Council of Independent Colleges (CIC)
- Formation: 1956
- Type: Membership organization
- Headquarters: Washington, D.C.
- Location: United States;
- Members: Over 700
- President: Marjorie Hass
- Website: cic.edu

= Council of Independent Colleges =

American association

The Council of Independent Colleges (CIC) is a membership organization in the United States of more than 700 independent, liberal arts colleges and universities and higher education affiliates and organizations. Member institutions represent the spectrum of independent higher education, including selective liberal arts colleges, private universities, religious colleges, historically black colleges, and single-sex institutions. The council is headquartered at One Dupont Circle in Washington, DC.

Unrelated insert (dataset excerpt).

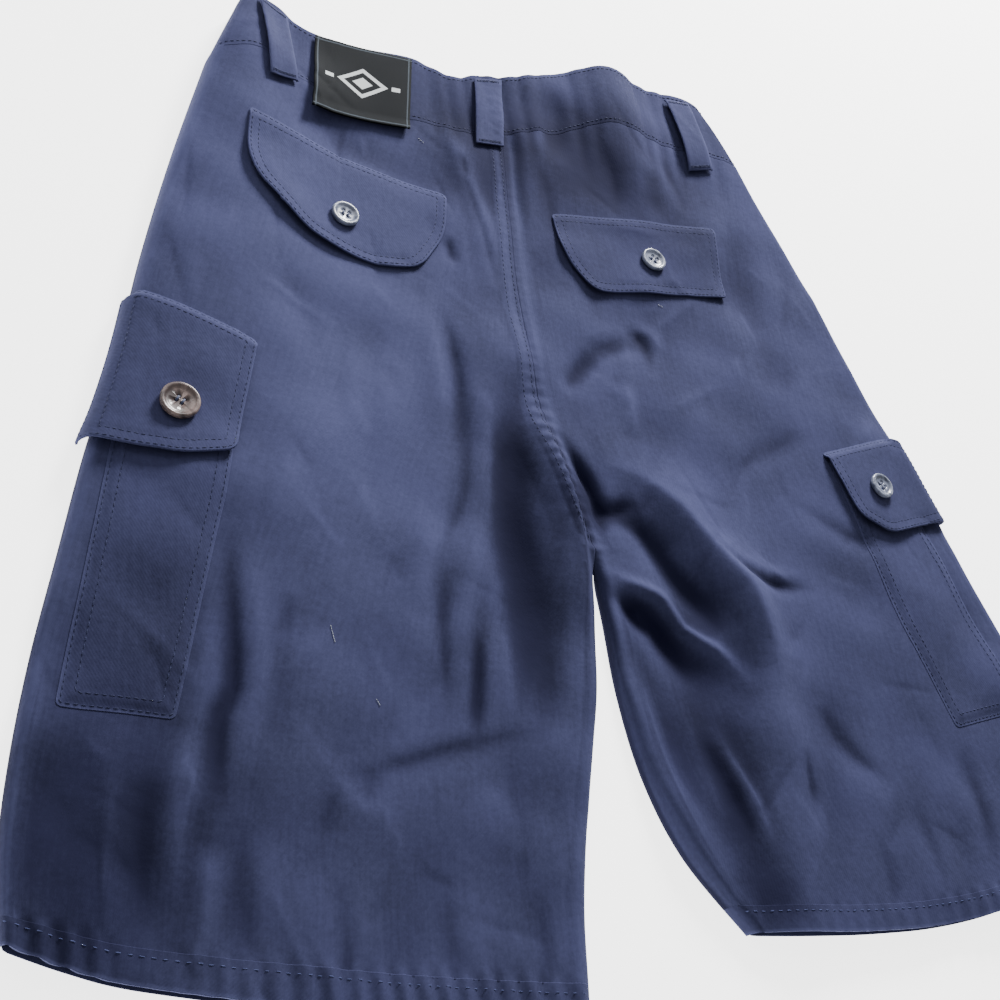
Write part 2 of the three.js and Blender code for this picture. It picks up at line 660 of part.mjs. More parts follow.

Since 2021, the organization has been led by Marjorie Hass..

==Membership criteria==
To join the council as an institutional member, a college or university must be a nonprofit with 501(c)(3) IRS status, grant baccalaureate degrees, must demonstrate a commitment to liberal arts and sciences through its curricular offerings and degree requirements, must have been in operation for at least three years, and must be accredited or have candidate status with a national or regional accrediting association. Similar institutions outside the U.S. may join as international members, and independent, nonprofit two-year institutions may qualify for associate membership. There is also an affiliate membership category for nonprofit educational associations and organizations that serve independent colleges and universities. In 2026, the CIC board of directors voted to add a sixth membership category for independent, graduate-only, degree-granting institutions demonstrating a commitment to the liberal arts.

==CIC's Tuition Exchange Program==

One of CIC's free benefits to its member institutions is its Tuition Exchange Program, a network of hundreds of CIC colleges and universities that are willing to accept, tuition-free, students from families of full-time employees of other participating institutions. In 2026, CIC announced a partnership with the Tuition Exchange to simplify the application process. The Tuition Exchange provides an updated list of participating CIC institutions.

==Merger with Foundation for Independent Higher Education==

In October 2010, the Foundation for Independent Higher Education (FIHE) merged with CIC. This merger has enabled CIC to expand its role in supporting independent colleges by also working with, and providing grant support to, state consortia of private colleges and universities.